Supercar e auto di lusso, la bella vita dei trans che gestivano il business del sesso. I turni e i conti

CASTEL VOLTURNO. Sono durate tre anni le indagini che hanno portato in carcere undici trans brasiliani. Gravi i reati contestati: dall’associazione per delinquere finalizzata alla riduzione in schiavitù, alla tratta di esseri umani, al favoreggiamento dell’immigrazione clandestina. I provvedimenti sono stati emessi dal gip del tribunale di Napoli. Una vicenda che ricorda quella, scoperta sempre a Castel Volturno, della tratta delle nigeriane adescate in patria e portate in Italia, dove venivano ridotte in schiavitù e costrette a prostituirsi, sotto il controllo di organizzazioni criminali nigeriane che le tenevano sotto scacco anche con riti voodoo.

Per le vittime brasiliane accadeva più o meno la stessa cosa, hanno accertato gli investigatori della Squadra Mobile di Caserta, che nel giardino di casa di una delle vittime hanno trovato la testa di una statuetta raffigurante una divinità circondata da frutti, a quanto pare l’elemento chiave di un cerimoniale di magia nera finalizzato a provocare la morte del destinatario del rito e attuato dai membri dell’organizzazione a scopo punitivo.

Il gruppo criminale – è emerso – aveva la propria base a San Paolo del Brasile, dove un referente era incaricato di reclutare persone transgender, che venivano ospitate in alcuni immobili e indotte a prostituirsi nella metropoli brasiliana. Trascorso il tempo necessario a procurarsi la documentazione per l’espatrio e il biglietto aereo, i cui costi erano in questa fase a carico dell’organizzazione criminale, le vittime della tratta venivano inviate in Italia, solo dopo aver ottenuto però il placet del capo della banda.

Atterrate a Milano Linate, venivano prelevate da altri componenti dell’organizzazione che fornivano loro una dichiarazione fittizia di ospitalità consentendone così l’ingresso e la permanenza legale per motivi di turismo sul territorio nazionale. Poi il trasferimento a Napoli e di qui in auto fino a Castel Volturno, con la segregazione in un appartamento e il divieto di comunicare con persone diverse dagli sfruttatori.

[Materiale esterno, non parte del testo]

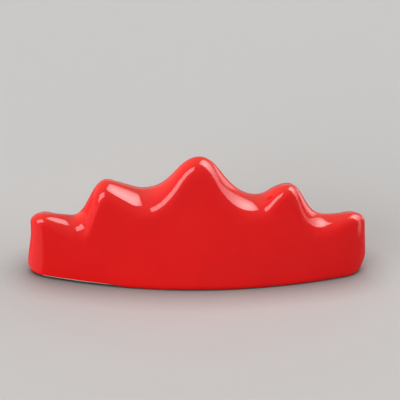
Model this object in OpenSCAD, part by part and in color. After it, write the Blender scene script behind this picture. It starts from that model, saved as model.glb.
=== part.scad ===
// Five-peak brush rest: a hollow cast porcelain body under a red glaze.
// Brush handles lie across the four notches between the crests.
// Millimetres, +Z up. The foot stands at z = 0, the length runs along X,
// and -Y is the front. The origin is under the middle of the whole length.

/* [Crest heights] */
// Height of the middle crest
middle_crest_h = 47; // [43:0.5:52]
// Height of the crest left of the middle
left_crest_h = 37.5; // [35.5:0.5:42]
// Height of the crest right of the middle
right_crest_h = 36.5; // [35:0.5:42]
// Height of the low crest at the left end
left_shoulder_h = 24.5; // [23.5:0.5:28]
// Height of the low crest at the right end
right_shoulder_h = 24.5; // [23.5:0.5:28]

/* [Notch heights] */
// Height of the notch left of the middle crest
left_notch_h = 33; // [29:0.5:35]
// Height of the notch right of the middle crest
right_notch_h = 31; // [28:0.5:34.5]
// Height of the notch beside the left shoulder
left_outer_notch_h = 23; // [20:0.5:23.5]
// Height of the notch beside the right shoulder
right_outer_notch_h = 23; // [20:0.5:23.5]

/* [Runs along the length] */
// From the middle crest to the left notch
left_notch_run = 19.5; // [17:0.5:24]
// From the left notch to the left crest
left_crest_run = 14; // [12:0.5:18]
// From the left crest to the left outer notch
left_outer_notch_run = 12.5; // [11:0.5:16]
// From the left outer notch to the left shoulder
left_shoulder_run = 10; // [8:0.5:14]
// From the middle crest to the right notch
right_notch_run = 18.5; // [17:0.5:24]
// From the right notch to the right crest
right_crest_run = 12.5; // [11:0.5:18]
// From the right crest to the right outer notch
right_outer_notch_run = 13.5; // [11:0.5:16]
// From the right outer notch to the right shoulder
right_shoulder_run = 9.5; // [8:0.5:14]
// Length of the rounded end beyond each shoulder
end_round = 7.5; // [6:0.5:10]

/* [Rounding of the crest line] */
// Half length of the rounding on the middle crest
middle_crest_round = 7; // [4:0.5:9]
// Half length of the rounding on the left crest
left_crest_round = 6; // [3:0.5:8]
// Half length of the rounding on the right crest
right_crest_round = 5; // [3:0.5:8]
// Half length of the rounding on the left shoulder
left_shoulder_round = 3.5; // [2:0.5:6]
// Half length of the rounding on the right shoulder
right_shoulder_round = 3; // [2:0.5:6]
// Half length of the hollow in the left notch
left_notch_round = 6.5; // [4:0.5:12]
// Half length of the hollow in the right notch
right_notch_round = 11; // [4:0.5:12]
// Half length of the hollow in the left outer notch
left_outer_notch_round = 6; // [4:0.5:10]
// Half length of the hollow in the right outer notch
right_outer_notch_round = 9; // [4:0.5:10]

/* [Depth and faces] */
// Depth of the foot at the middle, from front to back
middle_depth = 27.5; // [24:0.5:34]
// Depth that the foot would have at its very ends
end_depth = 7; // [6:0.5:9]
// Lean of the front and back faces at the middle, in degrees
middle_lean = 11.5; // [9:0.5:13]
// Lean of the front and back faces at the ends, in degrees
side_lean = 6.5; // [4:0.5:8]
// Lean of the two ends, in degrees
end_lean = 5.5; // [2:0.5:8]
// Extra set-back that curls each face in by the top of the middle crest
face_curl = 2; // [0:0.25:2.5]
// How far each end is tucked in at the foot
end_tuck = 2; // [0:0.25:3]
// Height of the tucked-in corner at each end
end_tuck_h = 5.5; // [4:0.5:8]
// Height of the round that runs from the faces over the top
top_round_h = 6; // [4:0.5:7]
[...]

Alle vittime veniva ritirato il telefono cellulare e imposto un severo regime di condotta. La prostituzione avveniva in strada, secondo rigidi turni orari e sotto il controllo di alcuni membri del gruppo. I proventi dell’attività venivano versati al capo dell’organizzazione quale saldo del debito contratto per entrare in Italia, che era sempre superiore ai 10.000 euro. I transgender che gestivano il business illecito conducevano una vita agiata grazie allo sfruttamento degli altri trans, con auto, case e vestiti di lusso, gioielli. Dalle indagini non sono emersi collegamenti con la criminalità organizzata italiana.